* PROBLEM REQUIREMENTS: Present the data once more in exactly its original form.

##########

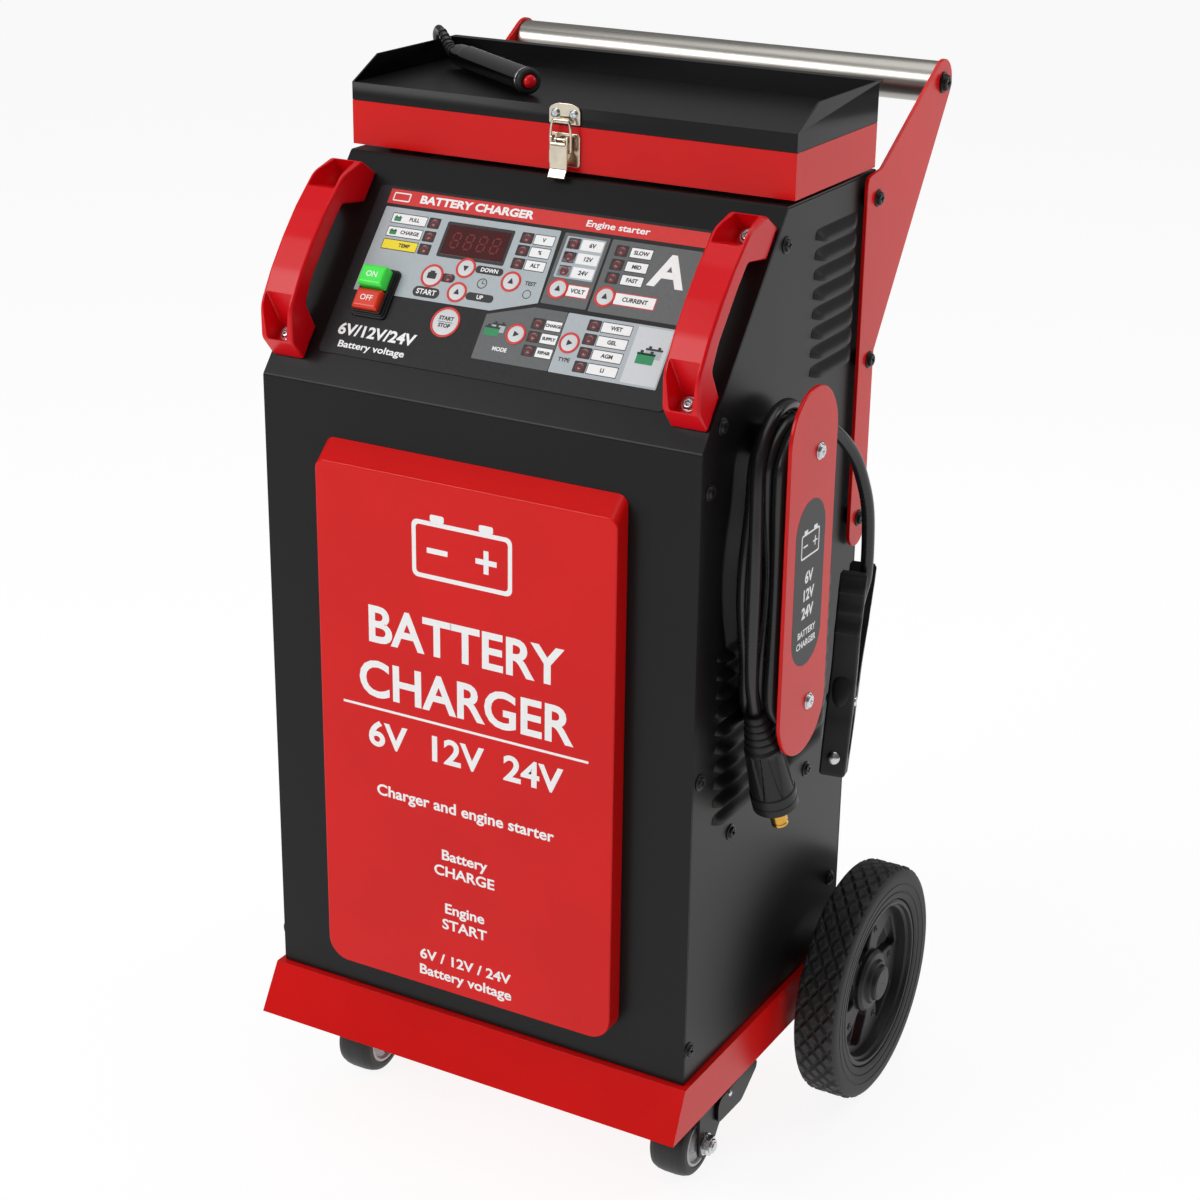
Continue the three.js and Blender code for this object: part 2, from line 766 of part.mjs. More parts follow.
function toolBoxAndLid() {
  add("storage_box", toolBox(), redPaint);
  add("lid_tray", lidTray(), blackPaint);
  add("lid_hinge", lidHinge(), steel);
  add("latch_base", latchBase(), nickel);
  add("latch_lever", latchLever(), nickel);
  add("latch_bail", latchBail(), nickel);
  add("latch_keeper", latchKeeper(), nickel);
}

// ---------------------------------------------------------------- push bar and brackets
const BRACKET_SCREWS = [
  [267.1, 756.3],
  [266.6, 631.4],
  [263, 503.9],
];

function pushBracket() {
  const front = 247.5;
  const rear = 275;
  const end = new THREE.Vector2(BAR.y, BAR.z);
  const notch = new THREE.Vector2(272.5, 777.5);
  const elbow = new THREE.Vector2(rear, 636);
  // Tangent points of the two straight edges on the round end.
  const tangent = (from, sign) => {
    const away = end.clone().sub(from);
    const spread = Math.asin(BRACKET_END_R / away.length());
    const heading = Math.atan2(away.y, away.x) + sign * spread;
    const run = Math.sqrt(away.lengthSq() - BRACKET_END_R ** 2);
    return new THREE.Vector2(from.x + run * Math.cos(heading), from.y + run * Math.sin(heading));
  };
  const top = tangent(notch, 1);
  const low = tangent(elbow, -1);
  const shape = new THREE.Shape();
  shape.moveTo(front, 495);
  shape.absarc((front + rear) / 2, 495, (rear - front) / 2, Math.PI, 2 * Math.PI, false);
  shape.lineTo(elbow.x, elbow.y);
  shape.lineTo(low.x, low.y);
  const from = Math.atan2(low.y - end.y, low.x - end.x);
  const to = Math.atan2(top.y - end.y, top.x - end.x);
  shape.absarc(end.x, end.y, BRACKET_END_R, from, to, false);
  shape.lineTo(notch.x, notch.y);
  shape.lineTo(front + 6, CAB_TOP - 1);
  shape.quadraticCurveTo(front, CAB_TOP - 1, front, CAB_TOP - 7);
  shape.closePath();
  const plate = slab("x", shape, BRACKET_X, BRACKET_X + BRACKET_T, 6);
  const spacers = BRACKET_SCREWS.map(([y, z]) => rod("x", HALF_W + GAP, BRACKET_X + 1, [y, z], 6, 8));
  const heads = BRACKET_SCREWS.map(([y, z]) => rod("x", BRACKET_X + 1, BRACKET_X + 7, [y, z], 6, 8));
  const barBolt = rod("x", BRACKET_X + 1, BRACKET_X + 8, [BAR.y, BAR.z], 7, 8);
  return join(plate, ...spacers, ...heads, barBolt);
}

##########

* RESULT FOR THIS EXERCISE:
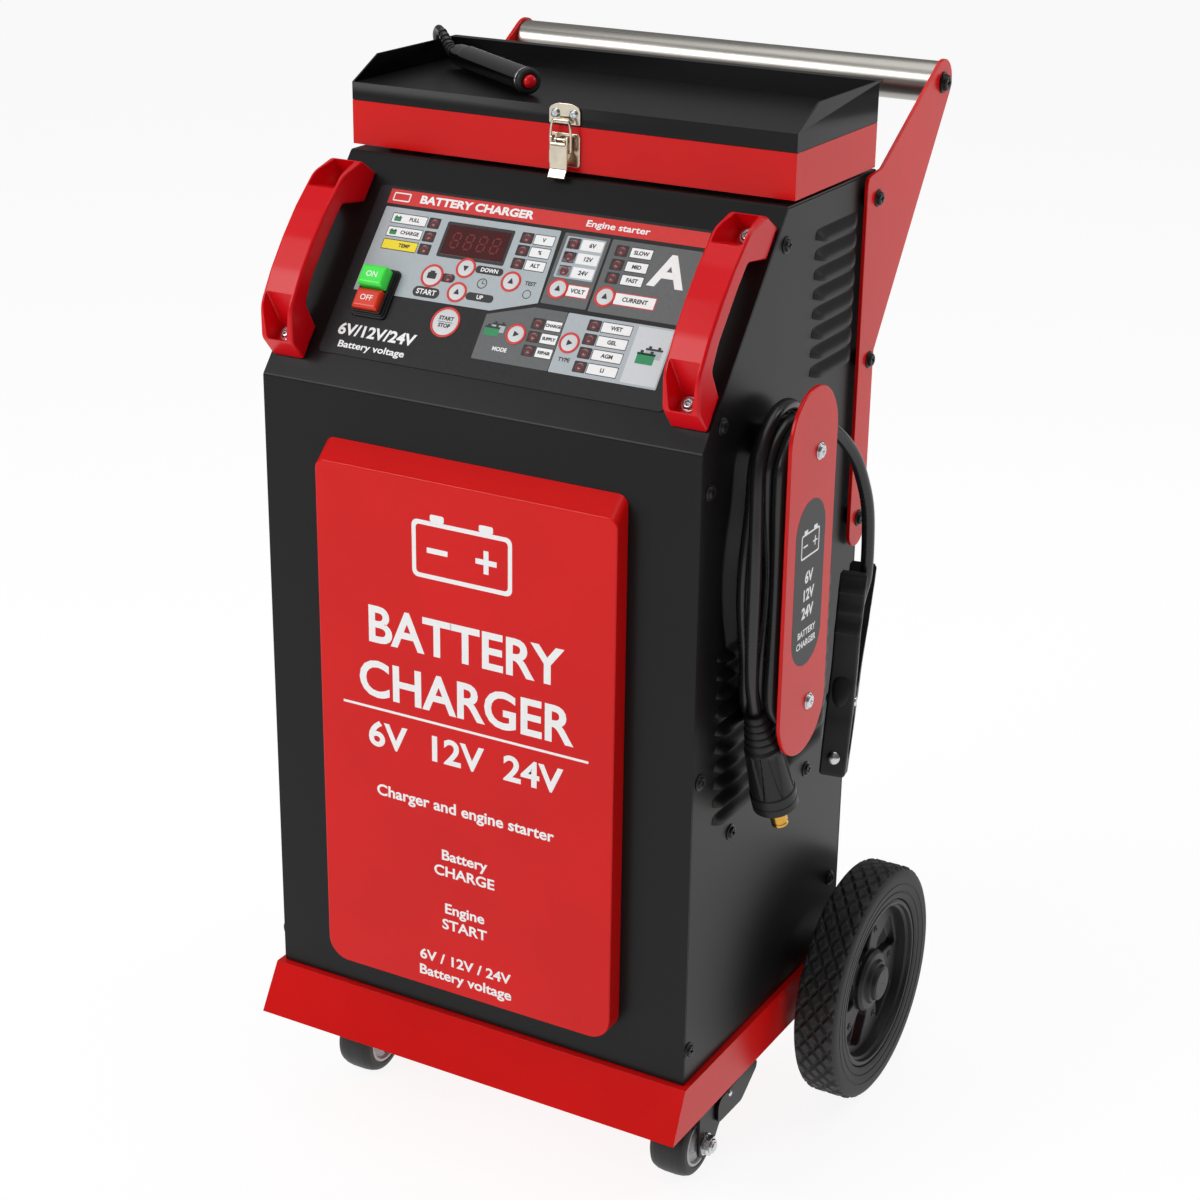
Continue the three.js and Blender code for this object: part 2, from line 766 of part.mjs. More parts follow.
function toolBoxAndLid() {
  add("storage_box", toolBox(), redPaint);
  add("lid_tray", lidTray(), blackPaint);
  add("lid_hinge", lidHinge(), steel);
  add("latch_base", latchBase(), nickel);
  add("latch_lever", latchLever(), nickel);
  add("latch_bail", latchBail(), nickel);
  add("latch_keeper", latchKeeper(), nickel);
}

// ---------------------------------------------------------------- push bar and brackets
const BRACKET_SCREWS = [
  [267.1, 756.3],
  [266.6, 631.4],
  [263, 503.9],
];

function pushBracket() {
  const front = 247.5;
  const rear = 275;
  const end = new THREE.Vector2(BAR.y, BAR.z);
  const notch = new THREE.Vector2(272.5, 777.5);
  const elbow = new THREE.Vector2(rear, 636);
  // Tangent points of the two straight edges on the round end.
  const tangent = (from, sign) => {
    const away = end.clone().sub(from);
    const spread = Math.asin(BRACKET_END_R / away.length());
    const heading = Math.atan2(away.y, away.x) + sign * spread;
    const run = Math.sqrt(away.lengthSq() - BRACKET_END_R ** 2);
    return new THREE.Vector2(from.x + run * Math.cos(heading), from.y + run * Math.sin(heading));
  };
  const top = tangent(notch, 1);
  const low = tangent(elbow, -1);
  const shape = new THREE.Shape();
  shape.moveTo(front, 495);
  shape.absarc((front + rear) / 2, 495, (rear - front) / 2, Math.PI, 2 * Math.PI, false);
  shape.lineTo(elbow.x, elbow.y);
  shape.lineTo(low.x, low.y);
  const from = Math.atan2(low.y - end.y, low.x - end.x);
  const to = Math.atan2(top.y - end.y, top.x - end.x);
  shape.absarc(end.x, end.y, BRACKET_END_R, from, to, false);
  shape.lineTo(notch.x, notch.y);
  shape.lineTo(front + 6, CAB_TOP - 1);
  shape.quadraticCurveTo(front, CAB_TOP - 1, front, CAB_TOP - 7);
  shape.closePath();
  const plate = slab("x", shape, BRACKET_X, BRACKET_X + BRACKET_T, 6);
  const spacers = BRACKET_SCREWS.map(([y, z]) => rod("x", HALF_W + GAP, BRACKET_X + 1, [y, z], 6, 8));
  const heads = BRACKET_SCREWS.map(([y, z]) => rod("x", BRACKET_X + 1, BRACKET_X + 7, [y, z], 6, 8));
  const barBolt = rod("x", BRACKET_X + 1, BRACKET_X + 8, [BAR.y, BAR.z], 7, 8);
  return join(plate, ...spacers, ...heads, barBolt);
}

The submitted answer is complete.